You will have to see for yourself. You are standing among locust fans here so you will have to form your own opinions.

Applesister, I loaded up on black birch cause I saw the charts and it looks comparable as far as BTUs and dry weight of a cord. Lifting the black birch at 18% moisture, it is still really heavy. I am lucky enough to have a fireplace xtrordinair elite 44 with a 4.3 cubic foot fire box. With the locust that came with the house I was able to fit 6-7 splits 24"X8". Toward the front half of the insert you can fit 32 " logs so I cut a bunch of my wood into ten inch pieces and filled it along the sides. The insert was literally packed. When the weather was 30 degrees and above outside, I was getting 24 hour burns with the insert damped down all the way. House temp was 70 and when I woke up in the morning house temp was 65. It would literally take the locust 45 minutes just to catch on a nice bed of coals and then about another hour till the cat lit off. When it gets below 30 I would have to load the insert about every 15 hours. There was a little cherry around and was lucky to get 9 hours. I hope black birch is better then cherry because this locust really spoiled me.
 
Applesister, I loaded up on black birch cause I saw the charts and it looks comparable as far as BTUs and dry weight of a cord. Lifting the black birch at 18% moisture, it is still really heavy. I am lucky enough to have a fireplace xtrordinair elite 44 with a 4.3 cubic foot fire box. With the locust that came with the house I was able to fit 6-7 splits 24"X8". Toward the front half of the insert you can fit 32 " logs so I cut a bunch of my wood into ten inch pieces and filled it along the sides. The insert was literally packed. When the weather was 30 degrees and above outside, I was getting 24 hour burns with the insert damped down all the way. House temp was 70 and when I woke up in the morning house temp was 65. It would literally take the locust 45 minutes just to catch on a nice bed of coals and then about another hour till the cat lit off. When it gets below 30 I would have to load the insert about every 15 hours. There was a little cherry around and was lucky to get 9 hours. I hope black birch is better then cherry because this locust really spoiled me.
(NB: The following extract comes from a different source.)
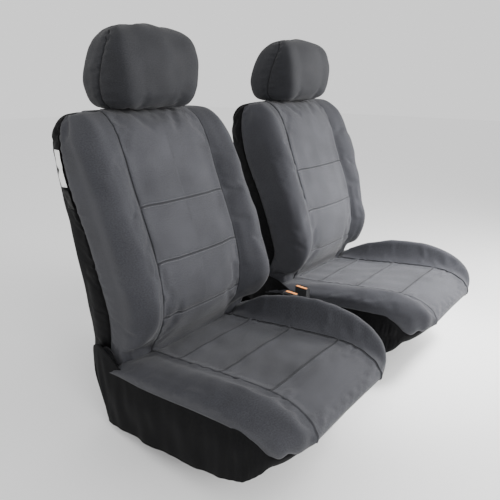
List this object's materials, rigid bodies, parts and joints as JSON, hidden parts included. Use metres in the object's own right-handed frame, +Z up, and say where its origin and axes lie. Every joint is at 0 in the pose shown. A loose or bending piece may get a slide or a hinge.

Solid black birch is every bit as good as oak/locust for heat output. It will burn a lot longer than cherry. The only problem with birch is it rots so damn quick. Unless you cut it green it probably has some degree of rot. I got a bunch of it last spring, one guy gave me some green logs, other guy dropped off some standing dead. The standing dead was punky to a certain degree. Anyway If it gets wet and stays wet in your stacks forget about it. White birch wastes quicker and yellow is no better in that respect.
 
Welcome...smelcome. its great to have you here....blah blah.

One question.....did you bring the donuts?